Errors can be hard to find, as illustrated by Galletta et al 1996 who performed an experiment in which 113 MBA students were asked to validate a single model seeded with eight errors, but on average only half the errors were identified. Galletta also noted that subjects were more accurate when working with printed reports rather than debugging spreadsheets interactively. Davis & Ikin 1987 audited 19 operational models and found that 4 had serious errors despite the fact that the subjects were very confident that the spreadsheets were error free. Panko 1998, also performed an experiment in which subjects stated they considered that there was an 18% chance that their completed spreadsheets contained errors, while in fact 86% contained errors. Moreover, there was no correlation between each subject's level of confidence and the integrity of their completed spreadsheets.

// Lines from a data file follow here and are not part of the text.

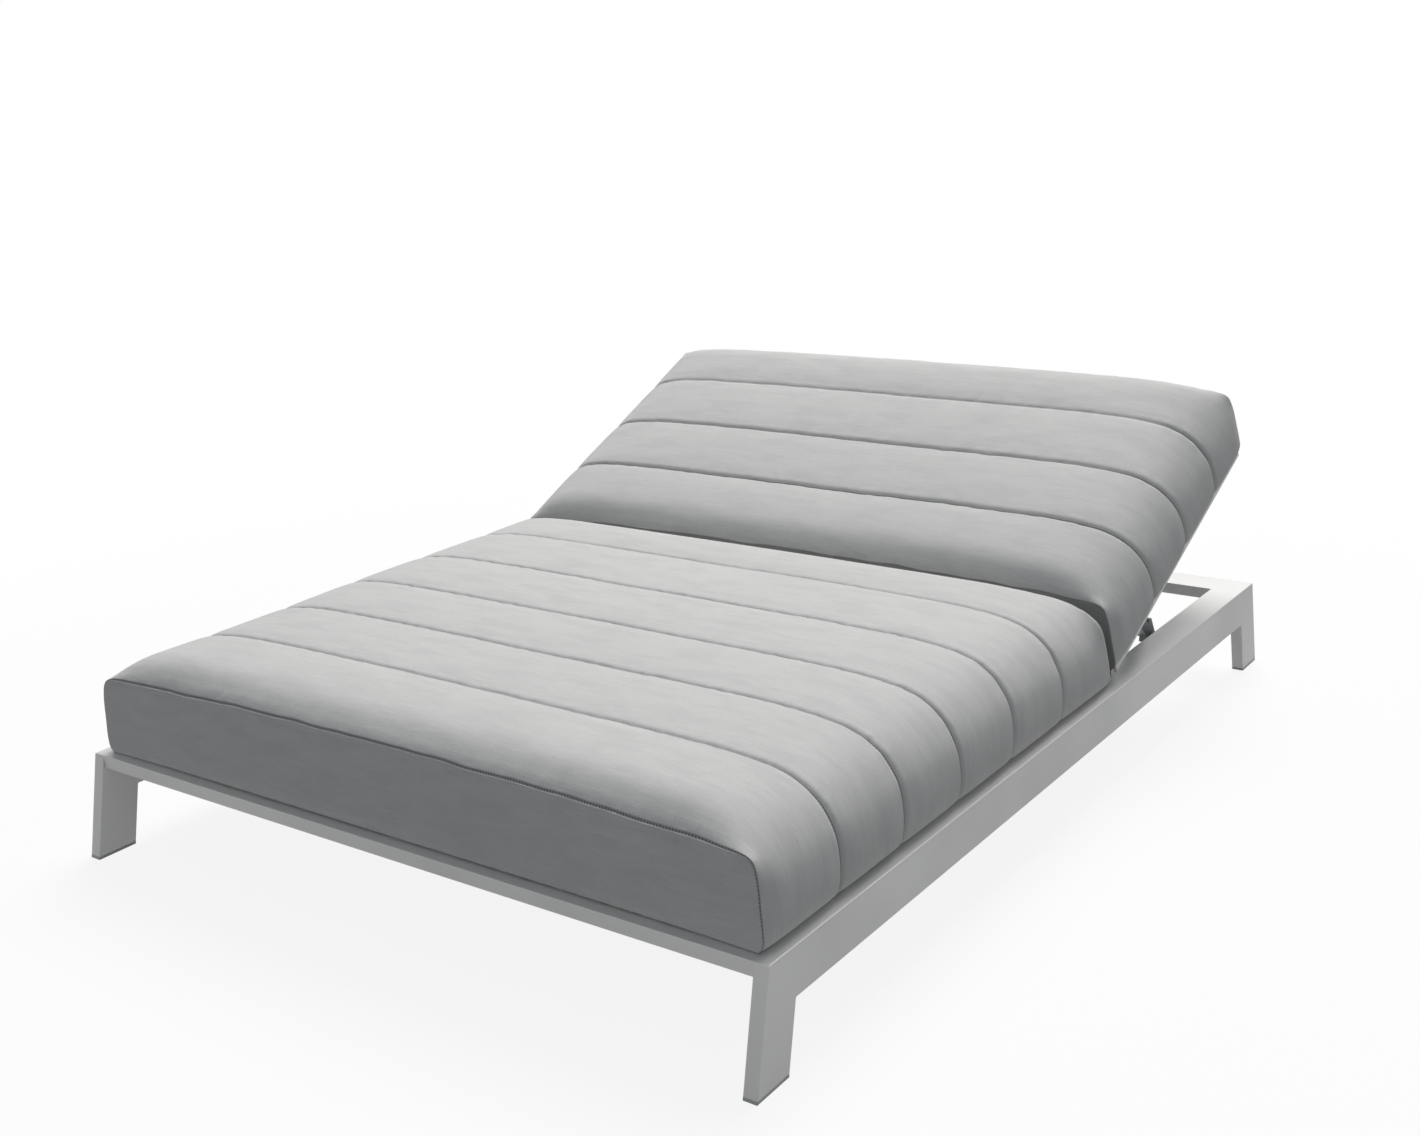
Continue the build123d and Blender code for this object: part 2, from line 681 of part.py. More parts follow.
# Seat cushion: its rear panel leans forward to leave room for the backrest cushion
seat_length = seat_cushion_rear + seat_cushion_front
seat_seams = [0] + [seat_length * share for share in seat_seam_shares] + [seat_length]
with BuildPart() as seat_cushion:
    seat_base = Vector(0, -seat_cushion_front, seat_top)
    seat_leans = (0, seat_rear_lean)
    seat_panels = (end_panel, seat_rear_panel)
    cushion_channels(seat_base, Vector(0, 1, 0), 0, seat_seams, seat_leans, seat_panels, 0)
save(seat_cushion, "seat_cushion")

# Backrest cushion: its lower panel leans with the top towards the head end
back_length = back_cushion_end - back_cushion_start
back_seams = [0] + [back_length * share for share in back_seam_shares] + [back_length]
with BuildPart() as back_cushion:
    back_base = hinge_point + along_back * back_cushion_start + off_back * back_top
    back_leans = (-back_end_lean, 0)
    back_panels = (end_panel, end_panel)
    cushion_channels(
        back_base, along_back, recline_angle, back_seams, back_leans, back_panels, back_crown_drop
    )
save(back_cushion, "back_cushion")
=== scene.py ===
"""Looks of a double chaise lounger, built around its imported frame, in metres."""

import json
import logging
import math
from dataclasses import dataclass
from enum import Enum

import bmesh
import bpy
import numpy as np
from mathutils import Matrix, Vector


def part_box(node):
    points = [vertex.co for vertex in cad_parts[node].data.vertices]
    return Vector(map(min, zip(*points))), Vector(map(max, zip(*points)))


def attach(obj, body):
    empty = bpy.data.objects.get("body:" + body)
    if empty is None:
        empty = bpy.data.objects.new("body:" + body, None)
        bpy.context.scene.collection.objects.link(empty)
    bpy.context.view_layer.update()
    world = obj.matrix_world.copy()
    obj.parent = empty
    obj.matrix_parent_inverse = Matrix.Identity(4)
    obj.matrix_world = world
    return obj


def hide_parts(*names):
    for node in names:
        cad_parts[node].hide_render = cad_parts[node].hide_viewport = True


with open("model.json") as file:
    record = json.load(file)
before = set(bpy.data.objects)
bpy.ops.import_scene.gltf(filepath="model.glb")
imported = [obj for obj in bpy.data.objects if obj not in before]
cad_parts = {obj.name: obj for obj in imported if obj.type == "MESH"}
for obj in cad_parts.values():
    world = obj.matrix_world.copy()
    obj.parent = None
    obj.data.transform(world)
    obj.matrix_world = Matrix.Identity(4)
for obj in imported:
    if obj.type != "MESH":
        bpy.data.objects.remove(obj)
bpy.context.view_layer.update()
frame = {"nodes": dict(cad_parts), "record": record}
LOG = logging.getLogger("lounger")
MM = 0.001
TURN = 2.0 * math.pi
TINY = 1e-9
NO_SEAM_NEAR = 50.0 * MM
WEAVE_UV = "fabric_weave"
SEAM_ATTRIBUTE = "seam_distance"
# Point attribute: share of painted shade, on the cushion ends that face each other.
SHADE_ATTRIBUTE = "end_shade"

Pair = tuple[float, float]
Triple = tuple[float, float, float]
Socket = bpy.types.NodeSocket
Piece = bpy.types.Object


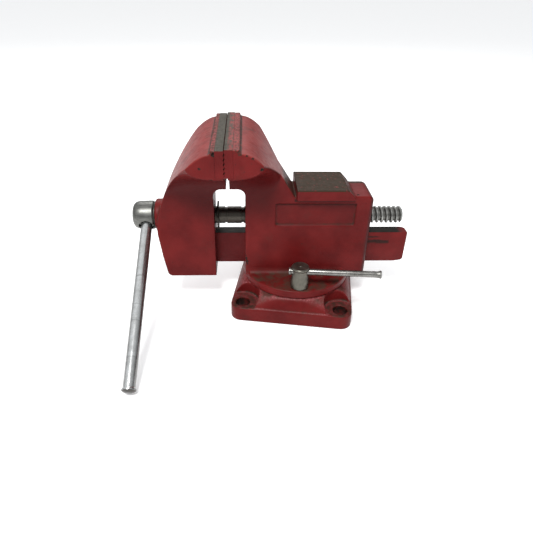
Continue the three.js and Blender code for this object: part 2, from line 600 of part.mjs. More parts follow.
const locks = new THREE.Group();
for (const [place, hand] of [['near', -1], ['far', 1]]) {
  const lock = new THREE.Group();
  lock.position.set(LOCK.x, hand * LOCK.y, 0);
  const bolt = mesh(`lock_bolt_${place}`, lockBolt(), greySteel);
  const turning = new THREE.Group();
  turning.rotation.z = THREE.MathUtils.degToRad(hand * LOCK.barTurn);
  turning.add(mesh(`lock_nut_${place}`, lockNut(), greySteel));
  const bar = mesh(`lock_bar_${place}`, lockBar(), greySteel);
  const cap = mesh(`lock_bar_cap_${place}`, lockBarCap(), greySteel);
  bar.position.z = LOCK.barZ;
  cap.position.z = LOCK.barZ;
  turning.add(bar, cap);
  lock.add(bolt, turning);
  locks.add(lock);
}

const swivelBase = mesh('base', base(), redEnamel);
swivelBase.rotation.z = THREE.MathUtils.degToRad(BASE.turn);

const benchVise = new THREE.Group();
benchVise.add(vise, locks, swivelBase);

export default benchVise;
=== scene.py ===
"""The looks of a 4 inch bench vise: worn red enamel castings, bare steel jaws and zinc-grey fittings.

Lengths in the shape code are millimetres; mm() turns them into the frame's metres. In that code x is
measured from the plane where the closed jaws meet, which the two jaw inserts' boxes give.
"""

import json
import math

import bmesh
import bpy
from mathutils import Matrix, Vector


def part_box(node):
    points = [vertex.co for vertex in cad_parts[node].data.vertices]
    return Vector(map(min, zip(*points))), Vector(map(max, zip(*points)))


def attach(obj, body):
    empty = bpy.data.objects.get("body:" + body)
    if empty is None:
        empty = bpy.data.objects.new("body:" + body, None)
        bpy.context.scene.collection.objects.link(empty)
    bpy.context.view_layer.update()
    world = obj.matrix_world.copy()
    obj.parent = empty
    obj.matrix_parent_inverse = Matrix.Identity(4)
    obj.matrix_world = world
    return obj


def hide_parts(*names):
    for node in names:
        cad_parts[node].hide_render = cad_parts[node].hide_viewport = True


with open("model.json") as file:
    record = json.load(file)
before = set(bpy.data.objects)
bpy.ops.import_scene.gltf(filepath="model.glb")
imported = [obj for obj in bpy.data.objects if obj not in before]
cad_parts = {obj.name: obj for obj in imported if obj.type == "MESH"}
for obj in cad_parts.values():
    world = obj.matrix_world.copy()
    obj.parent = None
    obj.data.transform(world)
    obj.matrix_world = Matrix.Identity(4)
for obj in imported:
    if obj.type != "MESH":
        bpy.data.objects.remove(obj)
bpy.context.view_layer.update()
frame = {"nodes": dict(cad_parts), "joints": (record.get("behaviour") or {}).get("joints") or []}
joints = {joint["name"]: joint for joint in frame["joints"]}

MM = 0.001


def box_mm(node):
    """A CAD node's lowest and highest corners, in millimetres from the jaw plane."""
    return [[(c - s) / MM for c, s in zip(corner, ORIGIN)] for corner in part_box(node)]


JAW_PLANE = (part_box("front_jaw_insert")[1][0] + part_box("rear_jaw_insert")[0][0]) / 2
ORIGIN = (JAW_PLANE, 0.0, 0.0)

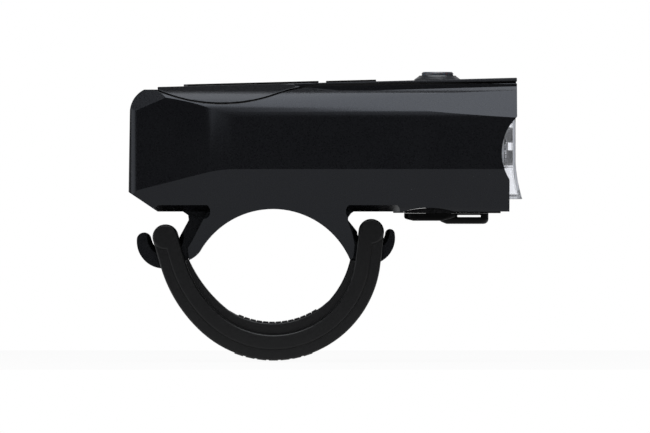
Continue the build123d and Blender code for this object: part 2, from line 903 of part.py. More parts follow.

This overconfidence is perhaps the most serious aspect of spreadsheet errors because it reduces the extent to which people validate their models before using them to make important decisions. Mistakes that make large changes to output values are relatively easy detect. It is the errors that lead to subtle but important changes that are most dangerous because they can be very hard to detect but still lead to seriously flawed conclusions.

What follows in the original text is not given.